To be done
Pick out each line in these entries that contains the string "with".

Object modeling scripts
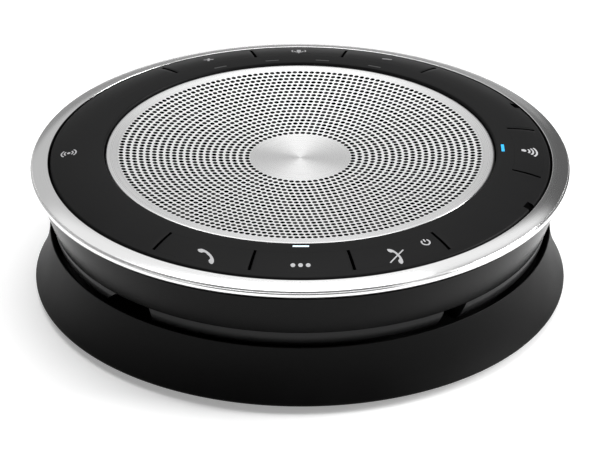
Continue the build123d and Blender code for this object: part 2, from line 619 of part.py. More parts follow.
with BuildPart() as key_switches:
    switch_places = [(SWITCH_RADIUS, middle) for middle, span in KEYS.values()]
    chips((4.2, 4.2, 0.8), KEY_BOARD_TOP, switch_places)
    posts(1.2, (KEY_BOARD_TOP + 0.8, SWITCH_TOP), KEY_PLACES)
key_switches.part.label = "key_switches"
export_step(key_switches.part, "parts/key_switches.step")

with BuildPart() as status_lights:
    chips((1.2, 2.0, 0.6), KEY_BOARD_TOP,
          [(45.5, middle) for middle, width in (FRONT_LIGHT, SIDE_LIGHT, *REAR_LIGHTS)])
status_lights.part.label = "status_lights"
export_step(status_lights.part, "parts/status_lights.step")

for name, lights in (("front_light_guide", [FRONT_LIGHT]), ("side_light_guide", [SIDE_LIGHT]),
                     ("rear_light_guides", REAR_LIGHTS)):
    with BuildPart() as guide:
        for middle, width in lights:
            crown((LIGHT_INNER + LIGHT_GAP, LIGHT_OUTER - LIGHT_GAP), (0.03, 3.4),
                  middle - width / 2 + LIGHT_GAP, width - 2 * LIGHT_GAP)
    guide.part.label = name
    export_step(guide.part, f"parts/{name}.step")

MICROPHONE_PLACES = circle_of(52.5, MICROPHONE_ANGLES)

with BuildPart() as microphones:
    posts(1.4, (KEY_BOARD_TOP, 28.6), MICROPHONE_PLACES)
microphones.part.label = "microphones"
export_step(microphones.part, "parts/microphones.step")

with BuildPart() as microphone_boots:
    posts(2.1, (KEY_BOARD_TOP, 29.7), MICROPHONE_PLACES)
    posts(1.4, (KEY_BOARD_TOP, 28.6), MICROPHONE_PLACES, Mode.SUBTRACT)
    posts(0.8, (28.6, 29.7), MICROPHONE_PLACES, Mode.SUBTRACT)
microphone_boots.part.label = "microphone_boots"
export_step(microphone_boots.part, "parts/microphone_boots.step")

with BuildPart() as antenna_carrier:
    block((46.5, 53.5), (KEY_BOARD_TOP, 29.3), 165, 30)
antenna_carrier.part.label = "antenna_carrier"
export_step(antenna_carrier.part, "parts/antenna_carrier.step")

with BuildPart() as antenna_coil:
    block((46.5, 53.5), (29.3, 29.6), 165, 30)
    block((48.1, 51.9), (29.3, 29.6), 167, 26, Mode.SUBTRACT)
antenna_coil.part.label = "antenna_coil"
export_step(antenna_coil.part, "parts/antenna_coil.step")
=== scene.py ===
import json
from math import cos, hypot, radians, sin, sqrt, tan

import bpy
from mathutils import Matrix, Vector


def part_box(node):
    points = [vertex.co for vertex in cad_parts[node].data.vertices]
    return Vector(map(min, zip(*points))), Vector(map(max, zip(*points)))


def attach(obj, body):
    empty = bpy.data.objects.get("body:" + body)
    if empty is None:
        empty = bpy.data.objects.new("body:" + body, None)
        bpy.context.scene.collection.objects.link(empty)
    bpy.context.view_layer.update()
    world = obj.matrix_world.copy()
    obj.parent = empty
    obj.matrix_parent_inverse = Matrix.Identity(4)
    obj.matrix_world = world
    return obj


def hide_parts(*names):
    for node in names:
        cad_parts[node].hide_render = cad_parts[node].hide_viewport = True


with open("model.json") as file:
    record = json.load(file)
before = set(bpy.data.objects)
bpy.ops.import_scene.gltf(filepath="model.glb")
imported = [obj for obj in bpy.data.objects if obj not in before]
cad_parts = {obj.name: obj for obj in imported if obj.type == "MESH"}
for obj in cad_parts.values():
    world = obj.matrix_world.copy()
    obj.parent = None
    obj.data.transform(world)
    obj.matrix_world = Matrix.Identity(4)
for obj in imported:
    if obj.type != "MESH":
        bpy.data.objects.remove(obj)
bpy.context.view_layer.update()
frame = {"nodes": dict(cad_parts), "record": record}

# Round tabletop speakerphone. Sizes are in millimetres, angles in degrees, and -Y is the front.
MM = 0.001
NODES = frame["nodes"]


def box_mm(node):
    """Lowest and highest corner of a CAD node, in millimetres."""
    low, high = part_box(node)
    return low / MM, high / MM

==

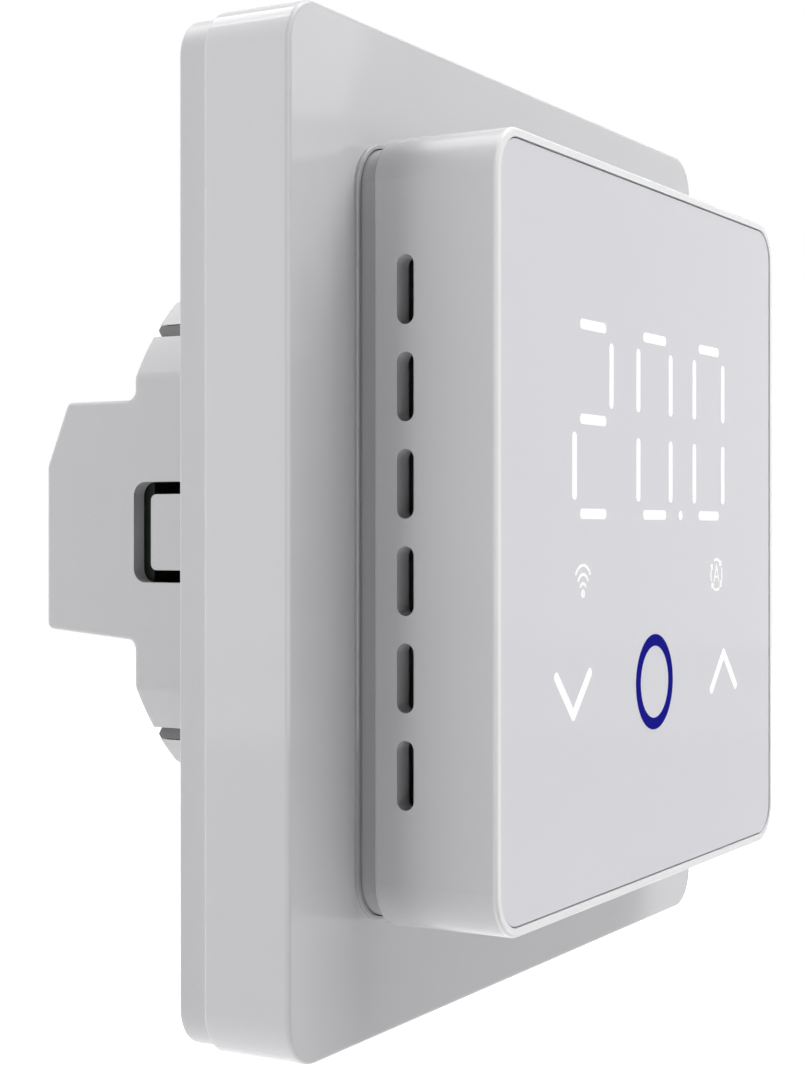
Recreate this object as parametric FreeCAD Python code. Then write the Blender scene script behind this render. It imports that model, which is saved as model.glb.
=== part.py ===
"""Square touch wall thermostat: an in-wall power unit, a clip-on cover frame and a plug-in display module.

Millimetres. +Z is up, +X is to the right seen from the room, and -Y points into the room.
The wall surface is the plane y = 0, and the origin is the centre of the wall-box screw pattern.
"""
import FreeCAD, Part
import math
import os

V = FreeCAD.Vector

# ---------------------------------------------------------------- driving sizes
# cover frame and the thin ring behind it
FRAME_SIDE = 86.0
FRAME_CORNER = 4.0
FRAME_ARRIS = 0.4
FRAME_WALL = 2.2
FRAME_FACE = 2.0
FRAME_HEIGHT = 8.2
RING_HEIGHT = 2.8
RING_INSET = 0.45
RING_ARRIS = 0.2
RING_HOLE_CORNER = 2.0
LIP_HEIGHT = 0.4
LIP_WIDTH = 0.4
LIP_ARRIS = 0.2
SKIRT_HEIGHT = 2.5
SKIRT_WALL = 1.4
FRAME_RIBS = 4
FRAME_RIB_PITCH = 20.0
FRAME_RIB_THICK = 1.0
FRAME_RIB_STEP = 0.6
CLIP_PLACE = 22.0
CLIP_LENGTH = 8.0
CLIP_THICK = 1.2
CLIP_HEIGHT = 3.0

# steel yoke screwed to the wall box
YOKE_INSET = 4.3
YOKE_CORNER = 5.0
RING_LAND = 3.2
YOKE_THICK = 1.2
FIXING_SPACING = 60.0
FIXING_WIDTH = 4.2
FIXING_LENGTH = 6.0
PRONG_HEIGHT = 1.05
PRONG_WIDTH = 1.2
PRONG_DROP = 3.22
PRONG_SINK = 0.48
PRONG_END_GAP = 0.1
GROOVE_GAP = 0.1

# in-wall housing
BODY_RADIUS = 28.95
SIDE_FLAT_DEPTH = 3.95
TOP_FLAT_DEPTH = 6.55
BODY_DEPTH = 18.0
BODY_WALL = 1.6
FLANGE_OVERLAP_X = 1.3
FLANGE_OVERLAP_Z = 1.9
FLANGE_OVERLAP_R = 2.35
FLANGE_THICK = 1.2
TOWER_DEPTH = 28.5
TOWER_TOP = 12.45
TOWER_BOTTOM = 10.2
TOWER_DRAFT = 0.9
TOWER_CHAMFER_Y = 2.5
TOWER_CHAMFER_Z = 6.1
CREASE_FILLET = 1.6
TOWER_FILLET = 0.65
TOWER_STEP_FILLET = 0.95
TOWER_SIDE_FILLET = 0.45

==

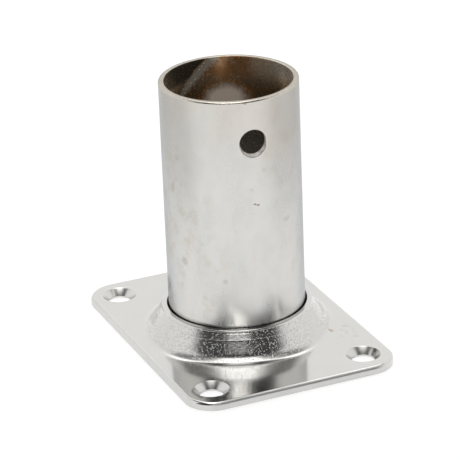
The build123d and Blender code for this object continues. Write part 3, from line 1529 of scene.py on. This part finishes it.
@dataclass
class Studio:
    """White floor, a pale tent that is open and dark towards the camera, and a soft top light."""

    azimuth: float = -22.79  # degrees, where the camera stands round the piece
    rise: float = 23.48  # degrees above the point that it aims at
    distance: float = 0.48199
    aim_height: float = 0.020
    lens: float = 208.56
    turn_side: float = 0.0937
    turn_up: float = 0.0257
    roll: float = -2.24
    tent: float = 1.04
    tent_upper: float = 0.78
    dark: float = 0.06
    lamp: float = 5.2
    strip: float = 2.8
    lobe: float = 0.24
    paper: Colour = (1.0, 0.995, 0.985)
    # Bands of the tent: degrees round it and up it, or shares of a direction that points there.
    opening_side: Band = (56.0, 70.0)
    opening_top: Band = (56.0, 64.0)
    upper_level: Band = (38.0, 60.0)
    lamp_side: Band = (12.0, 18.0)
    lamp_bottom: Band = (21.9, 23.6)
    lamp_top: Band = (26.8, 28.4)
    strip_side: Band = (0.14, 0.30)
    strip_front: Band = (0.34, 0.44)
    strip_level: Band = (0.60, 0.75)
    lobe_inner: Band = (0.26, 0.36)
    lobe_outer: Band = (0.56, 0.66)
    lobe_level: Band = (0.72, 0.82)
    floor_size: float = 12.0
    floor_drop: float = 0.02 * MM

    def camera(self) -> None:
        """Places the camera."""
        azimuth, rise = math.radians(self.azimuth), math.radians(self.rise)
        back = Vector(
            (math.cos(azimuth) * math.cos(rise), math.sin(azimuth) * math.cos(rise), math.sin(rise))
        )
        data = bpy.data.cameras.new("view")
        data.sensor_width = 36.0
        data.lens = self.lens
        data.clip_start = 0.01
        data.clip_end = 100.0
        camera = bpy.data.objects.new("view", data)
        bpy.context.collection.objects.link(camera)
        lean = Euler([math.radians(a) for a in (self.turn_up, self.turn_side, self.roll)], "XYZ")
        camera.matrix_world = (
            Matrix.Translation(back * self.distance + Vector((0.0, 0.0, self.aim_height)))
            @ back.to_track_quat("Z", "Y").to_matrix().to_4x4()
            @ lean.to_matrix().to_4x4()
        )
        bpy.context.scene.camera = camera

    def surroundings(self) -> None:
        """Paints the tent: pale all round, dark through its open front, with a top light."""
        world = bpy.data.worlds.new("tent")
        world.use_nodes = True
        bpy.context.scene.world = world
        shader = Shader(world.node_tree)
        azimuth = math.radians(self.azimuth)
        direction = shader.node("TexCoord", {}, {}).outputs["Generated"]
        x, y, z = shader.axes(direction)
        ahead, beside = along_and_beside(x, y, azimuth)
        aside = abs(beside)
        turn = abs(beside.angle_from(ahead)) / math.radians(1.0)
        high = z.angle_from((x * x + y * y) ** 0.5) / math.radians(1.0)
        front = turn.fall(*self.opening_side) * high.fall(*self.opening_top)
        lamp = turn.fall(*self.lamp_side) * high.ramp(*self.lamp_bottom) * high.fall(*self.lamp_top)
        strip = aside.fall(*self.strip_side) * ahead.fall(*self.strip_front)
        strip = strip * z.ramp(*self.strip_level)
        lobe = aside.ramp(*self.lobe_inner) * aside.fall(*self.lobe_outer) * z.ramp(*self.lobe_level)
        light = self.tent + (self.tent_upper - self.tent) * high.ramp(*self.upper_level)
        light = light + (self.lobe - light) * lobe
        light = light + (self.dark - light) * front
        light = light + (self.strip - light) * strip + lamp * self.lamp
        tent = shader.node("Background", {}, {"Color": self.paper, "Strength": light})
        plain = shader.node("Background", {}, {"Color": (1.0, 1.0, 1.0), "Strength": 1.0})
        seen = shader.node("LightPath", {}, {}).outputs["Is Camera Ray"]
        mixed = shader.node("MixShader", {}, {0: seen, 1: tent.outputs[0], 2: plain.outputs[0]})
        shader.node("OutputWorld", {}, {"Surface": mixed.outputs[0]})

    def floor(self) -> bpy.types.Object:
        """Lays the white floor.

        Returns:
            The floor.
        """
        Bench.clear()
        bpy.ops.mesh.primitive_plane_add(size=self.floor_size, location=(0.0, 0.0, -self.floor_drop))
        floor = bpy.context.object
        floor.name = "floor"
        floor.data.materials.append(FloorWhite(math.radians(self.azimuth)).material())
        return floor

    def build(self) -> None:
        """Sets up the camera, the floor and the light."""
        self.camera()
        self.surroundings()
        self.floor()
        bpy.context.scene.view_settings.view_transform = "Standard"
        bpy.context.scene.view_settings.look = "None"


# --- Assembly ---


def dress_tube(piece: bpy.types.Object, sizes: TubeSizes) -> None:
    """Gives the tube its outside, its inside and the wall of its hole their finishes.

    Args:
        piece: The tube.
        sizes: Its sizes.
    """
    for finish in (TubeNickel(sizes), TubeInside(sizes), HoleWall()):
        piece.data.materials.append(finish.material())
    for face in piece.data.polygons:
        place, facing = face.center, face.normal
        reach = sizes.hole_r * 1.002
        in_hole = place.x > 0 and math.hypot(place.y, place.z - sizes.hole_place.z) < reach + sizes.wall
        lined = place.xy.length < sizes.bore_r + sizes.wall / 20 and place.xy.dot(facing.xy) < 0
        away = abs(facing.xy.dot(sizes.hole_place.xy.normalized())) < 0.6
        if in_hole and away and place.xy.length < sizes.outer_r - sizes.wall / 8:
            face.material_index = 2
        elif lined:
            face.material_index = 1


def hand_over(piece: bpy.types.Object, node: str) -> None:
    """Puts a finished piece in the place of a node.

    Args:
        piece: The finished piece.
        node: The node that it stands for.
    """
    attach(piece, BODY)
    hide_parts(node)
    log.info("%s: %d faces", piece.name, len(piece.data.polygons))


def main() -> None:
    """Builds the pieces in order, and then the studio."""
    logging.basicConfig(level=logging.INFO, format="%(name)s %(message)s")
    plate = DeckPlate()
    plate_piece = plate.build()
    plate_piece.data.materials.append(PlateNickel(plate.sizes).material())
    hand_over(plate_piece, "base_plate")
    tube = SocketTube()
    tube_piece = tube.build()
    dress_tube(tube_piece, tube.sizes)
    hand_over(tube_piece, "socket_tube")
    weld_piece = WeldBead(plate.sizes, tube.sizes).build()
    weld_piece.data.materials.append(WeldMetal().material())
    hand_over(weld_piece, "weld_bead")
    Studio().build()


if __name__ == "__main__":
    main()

Exercise solution
with BuildPart() as key_switches:
with BuildPart() as status_lights:
    with BuildPart() as guide:
with BuildPart() as microphones:
with BuildPart() as microphone_boots:
with BuildPart() as antenna_carrier:
with BuildPart() as antenna_coil:
with open("model.json") as file:
        """Paints the tent: pale all round, dark through its open front, with a top light."""